情報価値の低下
現代社会は情報化の時代とよくいわれますが、情報が大量生産されるようになり、相対的に価値が低下しています。情報が十分に吟味されることが少なくなり、使い捨てのような状態になってきています。
たとえば学問の世界でも、今はインターネットで簡単に検索して手に入れることができます。昔は、専門的情報は専門書にしかなく、専門書は売れ行きが少ないため、印刷部数が少なく、結果としてとても高価であり、特別な人しか入手できませんでした。図書館に購入してもらうにも、競争があって、自由に購入してもらうことができませんでした。そして購入後もコピーなどできなかった時代は、借り出して一生懸命書きとったり、まとめたりする作業が必要でした。
今はwikipediaなどのまとめサイトもあり、辞書もネット検索で簡単に見られますが、少し前まで、百科事典やEncyclopediaは大部の本が何冊もあり、そこから情報を引き出すにはかなりの時間がかかりました。それだけに情報は非常に貴重だったのです。論文作成に必要な期間は今も昔もほとんど変わりませんから、昔は1本の論文を書くのに情報検索に膨大な時間がかかり、そこから自分の考えをまとめていくにも時間がかかります。しかしそれだけ考える時間がありました。書く作業も手書き中心なので、書きながら考え、何度も推敲しました。しかし自戒も含めて現状を考えると、コピペが簡単であり、引用は瞬時にできます。そして誤字などは文章ソフトが自動的に修正してくれます。書き直しは実に簡単です。昔の執筆作業を思いだすと、まず手書きで草稿を書き、推敲を重ねて、最後に清書をします。それを印刷に回すと、ゲラができてきて、それに校正を加えて、何度も構成し、最終的に出版という工程です。従って年に何本も論文を書くのは大変です。そもそも掲載する雑誌が限定されていて、採用されるのにも努力が必要でした。そのため埋もれた情報も多かったと思います。一方でガセネタを作るにもそれだけの労力が要るので、相対的には少なかったと推定できます。今は簡単に情報発信ができるので、ガセネタ(フェイクニュースと言い換えても同じことです)が蔓延する結果を生みました。

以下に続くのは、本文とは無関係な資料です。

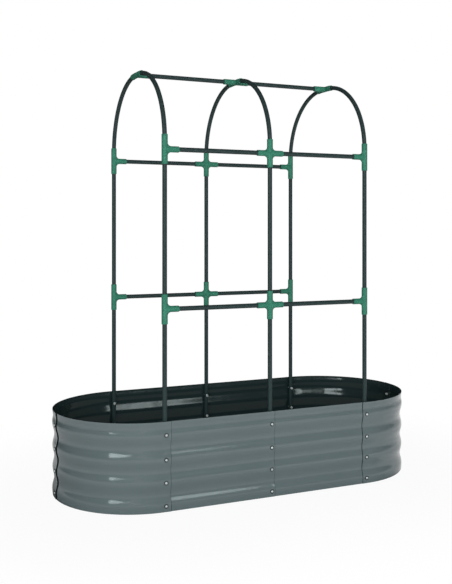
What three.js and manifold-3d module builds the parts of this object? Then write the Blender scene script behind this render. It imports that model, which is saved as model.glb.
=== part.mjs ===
// Raised bed with a tunnel-shaped plant trellis.
// An oval ring of eight corrugated sheet panels stands open on the ground. Six tube poles are
// bolted inside its seams. Level rods join the poles at two heights, and three arches with a
// ridge close the trellis over the bed. Every tube ends in a moulded socket connector.
// Millimetres, +Z up, X along the bed. The origin is on the ground in the middle of the bed.

import * as THREE from 'three';
import { mergeVertices } from 'three/addons/utils/BufferGeometryUtils.js';
import Module from 'manifold-3d';

const wasm = await Module();
wasm.setup();

// ---- Driving dimensions -------------------------------------------------------------------

// Trellis frame
const poleSpacing = 395;       // between neighbouring poles along the bed
const poleRow = 284;           // from the middle of the bed to the centres of a row of poles
const lowerRodHeight = 672;
const upperRodHeight = 1206;
const bendRise = 32;           // from the upper rods up to the centre of the arch bends
const archFlat = 23;           // half of the straight stretch on top of an arch
const tubeRadius = 8;
const tubeWall = 1;

// Socket connectors
const sleeveWall = 2.2;
const poleArm = 50;            // from the middle of a connector to the end of its upright arms
const rodArm = 50;             // the same for the arms that hold the level rods
const archArm = 50;            // the same for the arms that follow an arch
const ridgeArm = 50;           // the same for the arms that hold the ridge rods
const coreWall = 1.7;          // left between two sockets in the middle of a connector
const filletRadius = 24;       // concave corner between two arms
const filletWidth = 12;
const filletFoot = 0.65;       // a fillet starts inside the arms, at this share of their radius

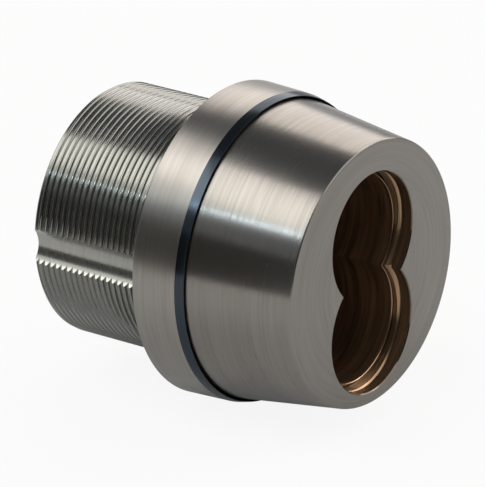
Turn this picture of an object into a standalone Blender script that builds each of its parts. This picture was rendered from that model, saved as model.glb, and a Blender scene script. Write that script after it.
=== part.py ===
"""Mortise cylinder housing for an interchangeable core, with its trim collar and cam.

Metres. The barrel's axis is Y: the front face looks along -Y and the threaded barrel runs back along +Y.
+X is right seen from the front and +Z is up. The origin is on the barrel's axis, in the plane of the
collar's rear face, which is where the door's surface lies.

Every turned piece is drawn in the bench frame of the lathe: local Z is the barrel's axis and points to
the front, so a height of h there is y = -h in the part's own frame.
"""
import math

import bmesh
import bpy

# Barrel, 1 5/32 inch thread with 32 turns to the inch: wide flat crests and V-shaped valleys
thread_radius = 0.01465
thread_pitch = 0.0254 / 32
thread_valley = 0.00050
thread_depth = 0.00043
barrel_length = 0.01685
barrel_end_chamfer = 0.0005
relief_width = 0.0012
relief_depth = 0.0006

# Grooves for the lock case's set screw, one on each side
groove_radius = 0.0026
groove_depth = 0.0012
groove_below_level = math.radians(2)

# Head
head_overhang = 0.0026
head_length = 0.01985
head_taper = 0.0018
face_edge_radius = 0.00025

# Figure-eight pocket for the core
lobe_radius = 0.00715
wall_under_lobe = 0.0013
wall_over_lobe = 0.0035
mouth_ledge = 0.00045
mouth_stretch = 0.00025
mouth_depth = 0.0023
rear_wall = 0.0030
floor_lip = 0.00135
lug_recess_radius = 0.0052
lug_recess_reach = 0.0016
lug_recess_width = 0.0038
lug_recess_depth = 0.0122

# Trim collar
collar_rear_wall = 0.00055
collar_front_wall = 0.00033
collar_length = 0.0068
collar_bevel_length = 0.0011
collar_lip_land = 0.00006
head_proud = 0.00005
collar_flange = 0.0015
collar_edge_chamfer = 0.0001

# Wave spring between the collar and the head
spring_room = 0.0020
spring_thickness = 0.00035
spring_waves = 3

# Core driver, its two pins and the cam
driver_flange = 0.0012
driver_hub_stand = 0.0001
pin_radius = 0.0010
pin_circle = 0.0030
pin_seat = 0.0026
pin_stand = 0.0056
cam_thickness = 0.0024
cam_hub_overhang = 0.00035
cam_tail_inset = 0.0012
cam_tail_root = 0.0047
cam_tail_half_width = 0.0038
screw_edge = 0.0016
screw_web = 0.0008
screw_radius = 0.0009
screw_head_radius = 0.0016
screw_head_rim = 0.0002
screw_grip = 0.0024
slot_width = 0.0005
slot_depth = 0.0005
slot_turn = math.radians(25)

# Gaps between separate pieces
clearance = 0.0003
small_clearance = 0.0002

# Fineness of the round faces
large_steps = 96
thread_steps = 34
pocket_steps = 72
small_steps = 28

# Sizes and places that follow from those above
overshoot = 0.002
head_base_radius = thread_radius + head_overhang
head_base_end = collar_length + head_proud
face_radius = head_base_radius - head_taper
lip_bore = head_base_radius + clearance
shoulder_height = collar_flange + spring_room
pocket_z = (wall_under_lobe - wall_over_lobe) / 2
lobe_offset = thread_radius - lobe_radius - (wall_under_lobe + wall_over_lobe) / 2
plug_z = pocket_z + lobe_offset
floor_height = rear_wall - barrel_length
driver_flange_radius = lobe_radius - clearance
driver_hub_radius = lobe_radius - floor_lip - clearance
cam_hub_radius = driver_flange_radius + cam_hub_overhang
screw_circle = driver_hub_radius - screw_edge
spigot_radius = screw_circle - screw_head_radius - screw_web


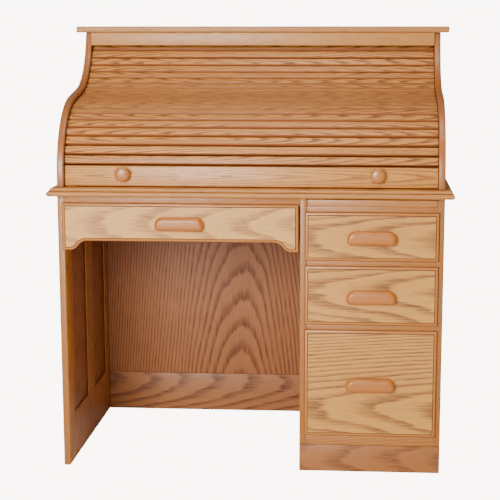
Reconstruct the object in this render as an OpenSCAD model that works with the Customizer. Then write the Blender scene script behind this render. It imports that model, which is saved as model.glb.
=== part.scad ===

情報だけでなく、工業製品でも、大量生産することで安価に生産できますが、不良品の確率も増えます。不良製品の選別は重要な過程です。情報世界はまだ発信側がきちんと選別する過程を確立していないように思われます。AIなどで自動選別しているようですが、語彙検索程度で、意味検索や文脈検索はできていないようです。工業製品でもまだ人による選別を最終手段にしている場合が多いのですが、情報産業はそうなっていないので、相対的に価値の低い情報が蔓延する結果を招いています。